Collected material
------------------------------------------------------------------------
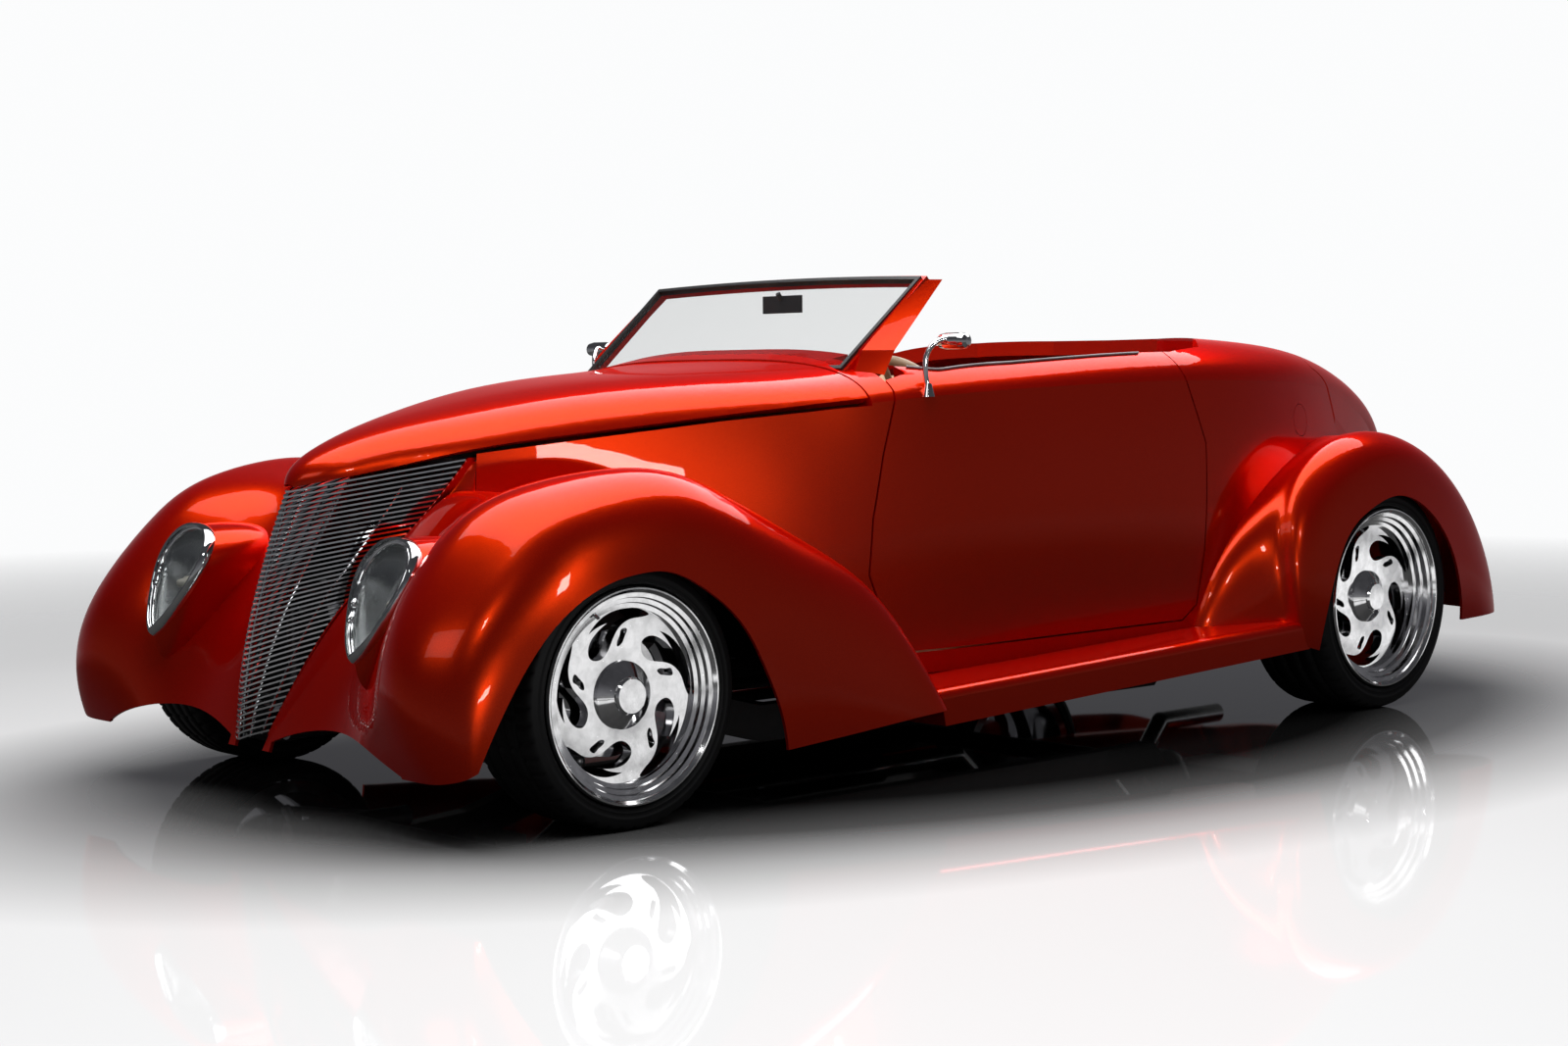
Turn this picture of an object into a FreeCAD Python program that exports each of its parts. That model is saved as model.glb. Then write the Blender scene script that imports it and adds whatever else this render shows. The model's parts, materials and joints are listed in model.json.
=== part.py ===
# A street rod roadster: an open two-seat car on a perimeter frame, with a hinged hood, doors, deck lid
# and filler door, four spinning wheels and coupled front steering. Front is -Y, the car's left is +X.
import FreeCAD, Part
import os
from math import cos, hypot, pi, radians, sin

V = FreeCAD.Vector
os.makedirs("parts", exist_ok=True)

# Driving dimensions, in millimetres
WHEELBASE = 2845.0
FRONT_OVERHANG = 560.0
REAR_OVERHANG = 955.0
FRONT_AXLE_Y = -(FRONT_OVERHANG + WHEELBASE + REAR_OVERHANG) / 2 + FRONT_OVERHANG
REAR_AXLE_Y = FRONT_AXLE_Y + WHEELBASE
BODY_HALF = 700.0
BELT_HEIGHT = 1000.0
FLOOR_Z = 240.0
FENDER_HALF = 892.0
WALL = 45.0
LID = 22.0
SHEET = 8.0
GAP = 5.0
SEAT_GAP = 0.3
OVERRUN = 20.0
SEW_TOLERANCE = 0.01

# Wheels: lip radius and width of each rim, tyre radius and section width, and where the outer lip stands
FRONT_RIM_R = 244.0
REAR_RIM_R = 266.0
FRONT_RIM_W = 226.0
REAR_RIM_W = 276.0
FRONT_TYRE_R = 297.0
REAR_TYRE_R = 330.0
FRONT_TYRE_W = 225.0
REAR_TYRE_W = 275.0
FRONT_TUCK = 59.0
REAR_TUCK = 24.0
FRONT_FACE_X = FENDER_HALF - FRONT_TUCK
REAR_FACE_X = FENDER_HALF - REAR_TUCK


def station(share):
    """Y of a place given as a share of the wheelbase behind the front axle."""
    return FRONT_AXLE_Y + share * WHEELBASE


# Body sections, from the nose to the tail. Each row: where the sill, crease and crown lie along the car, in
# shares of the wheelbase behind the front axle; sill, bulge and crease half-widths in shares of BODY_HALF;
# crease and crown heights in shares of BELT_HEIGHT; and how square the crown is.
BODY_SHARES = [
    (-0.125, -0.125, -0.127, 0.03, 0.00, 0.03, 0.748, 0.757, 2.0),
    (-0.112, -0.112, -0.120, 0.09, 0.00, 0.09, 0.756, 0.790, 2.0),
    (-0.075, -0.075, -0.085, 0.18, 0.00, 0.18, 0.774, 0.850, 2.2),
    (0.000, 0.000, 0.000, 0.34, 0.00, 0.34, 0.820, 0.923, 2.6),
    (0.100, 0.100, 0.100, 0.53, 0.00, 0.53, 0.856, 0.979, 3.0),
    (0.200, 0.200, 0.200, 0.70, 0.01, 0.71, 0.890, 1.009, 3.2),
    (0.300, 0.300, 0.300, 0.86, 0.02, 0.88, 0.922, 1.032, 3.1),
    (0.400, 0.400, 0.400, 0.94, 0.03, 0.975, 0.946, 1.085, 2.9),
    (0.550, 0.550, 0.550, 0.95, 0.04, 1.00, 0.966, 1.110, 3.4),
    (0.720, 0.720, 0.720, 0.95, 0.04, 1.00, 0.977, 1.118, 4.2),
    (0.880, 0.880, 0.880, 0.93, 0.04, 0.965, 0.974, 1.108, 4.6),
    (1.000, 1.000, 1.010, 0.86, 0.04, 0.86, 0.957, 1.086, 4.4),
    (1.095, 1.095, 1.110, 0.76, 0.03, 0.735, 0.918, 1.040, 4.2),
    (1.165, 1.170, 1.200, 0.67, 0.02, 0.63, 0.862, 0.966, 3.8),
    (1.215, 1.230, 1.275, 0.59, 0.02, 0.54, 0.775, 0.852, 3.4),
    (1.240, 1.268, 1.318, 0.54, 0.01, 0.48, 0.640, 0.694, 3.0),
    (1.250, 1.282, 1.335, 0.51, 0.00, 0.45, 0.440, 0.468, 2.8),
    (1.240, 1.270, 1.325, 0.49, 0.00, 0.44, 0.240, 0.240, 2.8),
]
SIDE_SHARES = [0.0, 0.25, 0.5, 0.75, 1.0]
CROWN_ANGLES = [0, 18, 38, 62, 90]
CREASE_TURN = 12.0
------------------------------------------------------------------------
Instruction
Pick out the lines containing the word "parts" and show them.

Result of the task
Turn this picture of an object into a FreeCAD Python program that exports each of its parts. That model is saved as model.glb. Then write the Blender scene script that imports it and adds whatever else this render shows. The model's parts, materials and joints are listed in model.json.
os.makedirs("parts", exist_ok=True)